High Energy Physics

The High Energy Physics group is engaged in the study of the most fundamental entities and interactions of matter. The experimental group is active in new particle and phenomena searches (such as the Higgs boson, leptoquarks, supersymmetry, lepton and CP violation) as part of the D0, muon g-2, mu2e and DUNE collaborations at Fermilab and the ATLAS experiment at CERN, and in developing detectors for possible future lepton colliders. The theorists are engaged in work on supersymmetry, collider and dark matter phenomenology of physics beyond the Standard Model, and multi-loop radiative corrections to the effective potential and physical masses of fundamental particles in the Standard Model and its extensions. Our proximity to major accelerator complexes at Fermilab and Argonne greatly enhances our research capabilities. The detector development research is organized through NICADD. To learn more about particle physics go on a Particle Adventure and some of its connections to cosmology.
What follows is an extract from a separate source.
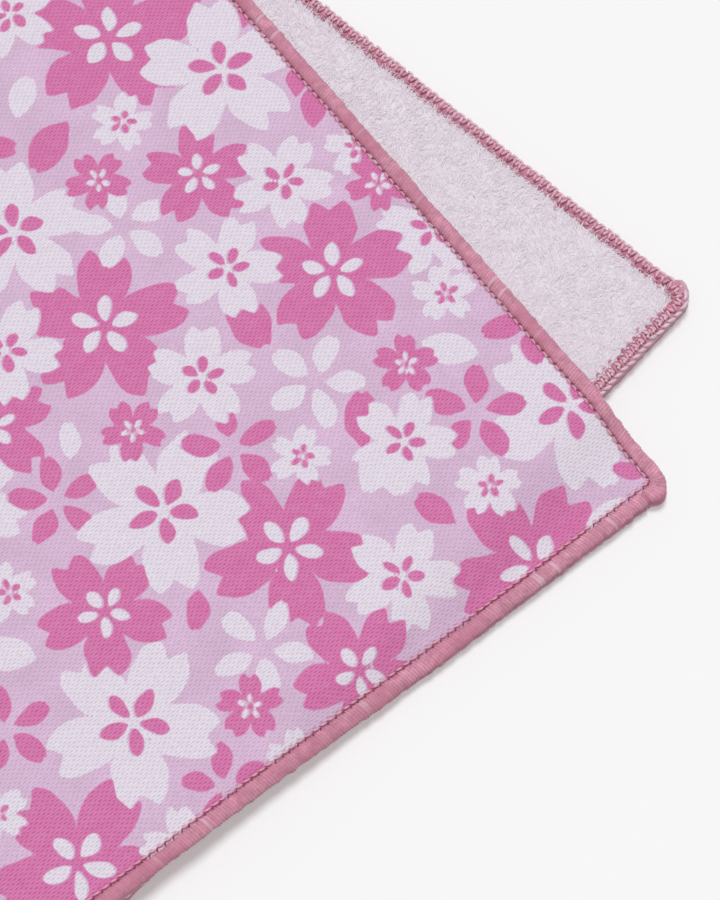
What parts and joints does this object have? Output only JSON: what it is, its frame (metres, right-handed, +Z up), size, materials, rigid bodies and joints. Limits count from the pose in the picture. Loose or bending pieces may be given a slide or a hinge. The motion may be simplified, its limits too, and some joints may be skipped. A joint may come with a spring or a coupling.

Laboratories and Experiments

The primary efforts of our group are the ATLAS experiment at CERN, the Mu2e and muon g-2 experiments at the Fermi National Accelerator Laboratory, 30 miles east of NIU. Mu2E will search for muon conversion to electroncs in a nuclear field while the muon g-2 project will make a precision measurment of the muon's magnetic moment. NIU's roles on Mu2E include background simulation, shielding design, photodetector testing, and R&D on the extinction monitor while our g-2 effort is primarily the design and construction of the straw tubes. In 2016, NIU joined DUNE and we are contributing to photodetector development.

Many in the NIU group worked on Fermilab's D0 experiment and had major responsibilities for upgrading the muon and trigger systems. From 2002-2006 NIU's Professor Jerry Blazey was one of D0's spokespersons. Some of NIU's contributions to physics results have included seven Ph.D. dissertations. D0 ended operations in September 2011; data analysis is proceeding. An overview of D0 and some results are shown here. One can now see D0 and the Fermilab Tevatron by arranging a Tour of D0.

Particle physics group members are also working on Linear Collider Detector R and D, studying both hadronic calorimetry and muon detection, for use at a possible electron-positron collider the International Linear Collider (ILC) (Fermilab's ILC page), and the construction of a proton radiography and tomography scanner (pCT) in conjunction with NIU's medical physics group.

This work is supported by grants from the National Science Foundation and the Department of Energy.